For decades, environmental management in industry was largely reactive. Companies measured emissions to satisfy regulators, filed reports, and moved on. That approach is no longer enough.
Today, the most successful industrial organizations understand a simple truth: environmental performance is fundamentally a data problem.
Industrial facilities generate enormous volumes of environmental data—from stack emissions and air quality measurements to energy consumption and process efficiency metrics. Yet many organizations still struggle to transform this information into actionable insights. Data collected but not analyzed has limited value.
This is where data intelligence changes the equation.
By combining real-time monitoring, analytics, and automated reporting, data intelligence enables companies to move from compliance-focused operations to performance-driven environmental management. Instead of discovering problems during audits or inspections, operators can identify anomalies as they occur, investigate root causes, and take corrective action before small issues become major compliance risks.
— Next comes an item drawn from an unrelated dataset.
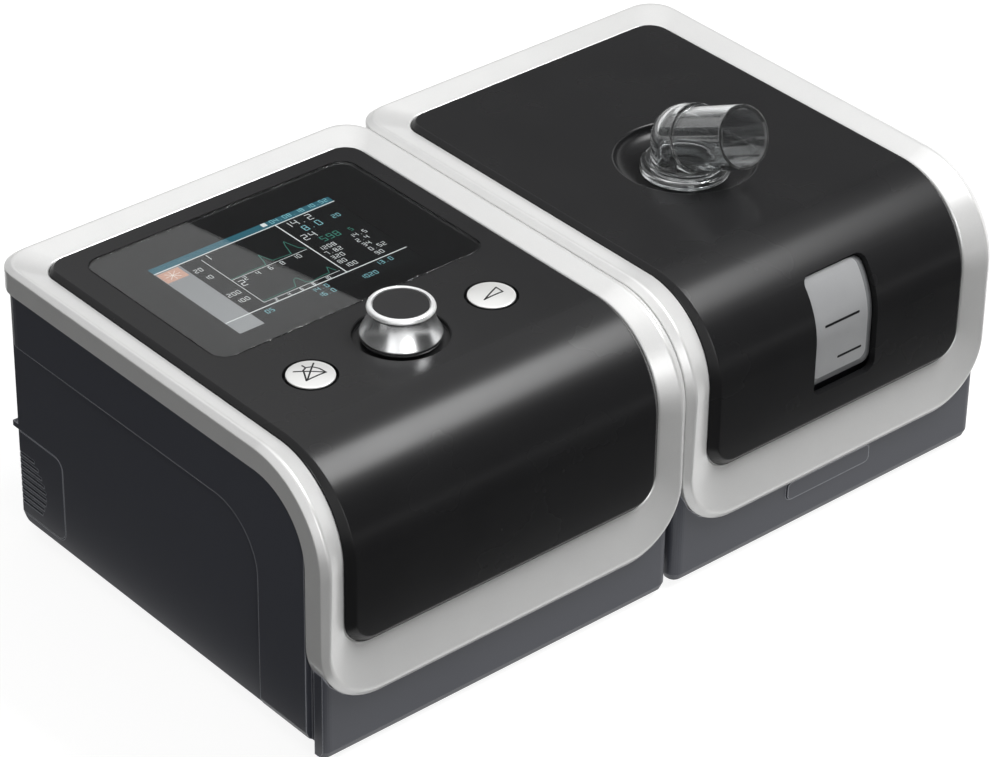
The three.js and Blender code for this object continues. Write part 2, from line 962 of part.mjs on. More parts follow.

The business value is significant. Better visibility often leads to reduced energy consumption, optimized production processes, lower operational costs, and improved environmental outcomes. In many cases, the same inefficiencies that increase emissions also increase operating expenses. Data helps uncover both.
There is also growing pressure from investors, customers, and regulators for transparent environmental reporting. Organizations that can demonstrate accurate, verifiable environmental data are increasingly viewed as lower-risk and more future-ready than those relying on fragmented reporting systems.
In my view, the future of industrial sustainability will not be determined solely by cleaner technologies. It will be determined by which organizations can best understand, interpret, and act on their environmental data.
The companies that treat environmental data as a strategic asset will gain a competitive advantage. Those that treat it as a compliance requirement will find themselves constantly reacting to challenges rather than anticipating them.
In environmental management, better decisions begin with better data—and better data becomes valuable only when transformed into intelligence.